Ecuadorian presidential candidate Fernando Villavicencio was killed in what President Guillermo Lasso called an assassination by unidentified individuals at a political rally in the country’s capital of Quito on Aug. 9.

His death comes less than two weeks before Ecuador’s elections, scheduled for Aug. 20.

Video footage on social media shows Mr. Villavicencio, 59, leaving his campaign rally at a school stadium surrounded by guards and entering a white truck. At about the same time, gunfire can be heard, and people at the event can be seen taking cover and screaming.

Ecuador’s attorney general’s office has since said that one suspect in the attack has been arrested and died of wounds sustained during the attack. According to local media reports, several armed individuals opened fire on the candidate, who was shot three times.

According to early reports, several others were injured in the attack; authorities didn’t say how many.

Mr. Villavicencio’s death comes amid a marked increase in violence in Ecuador, fueled by the growing presence of drug cartels in the country, with escalating drug trafficking and violent killings. It’s been a central issue in the presidential campaign.

Last week, Mr. Villavicencio mentioned that a drug trafficking gang leader had threatened him and his crew.

Mr. Villavicencio was married and is survived by five children.

“For his memory and his fight, I assure you that this crime will not remain unpunished,” Mr. Lasso wrote on X, formerly known as Twitter, on Aug. 9. “Organized crime have gone very far, but all the weight of the law will fall on them.”

The Ecuadorean president said he would gather the nation’s top security officials for an urgent meeting.

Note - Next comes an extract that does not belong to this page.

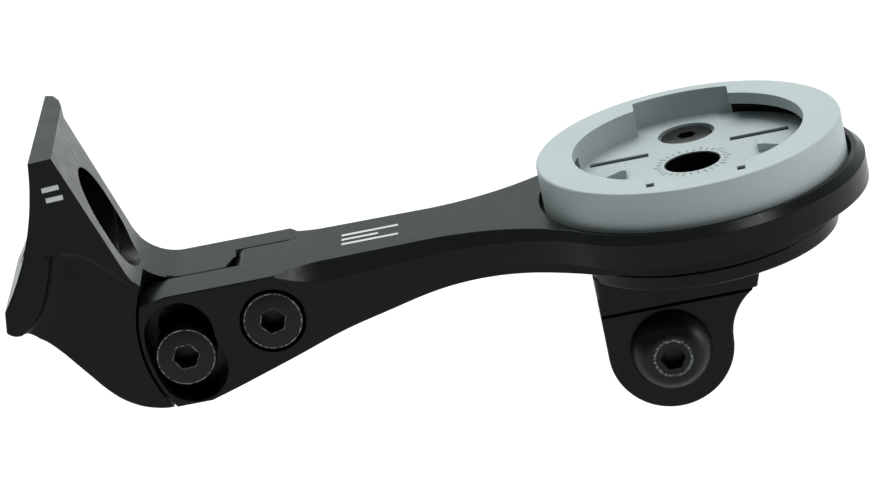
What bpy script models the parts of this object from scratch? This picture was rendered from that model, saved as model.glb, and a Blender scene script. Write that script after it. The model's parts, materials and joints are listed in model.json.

Mr. Villavicencio, who served as a lawmaker until May, when the Ecuadorian National Assembly was dissolved, was the candidate for the Build Ecuador Movement and was one of eight presidential candidates in the election scheduled for Aug. 20. Opinion polls placed him at about 7.5 percent support, which ranked him fifth out of the eight candidates. He was known as the anti-corruption candidate.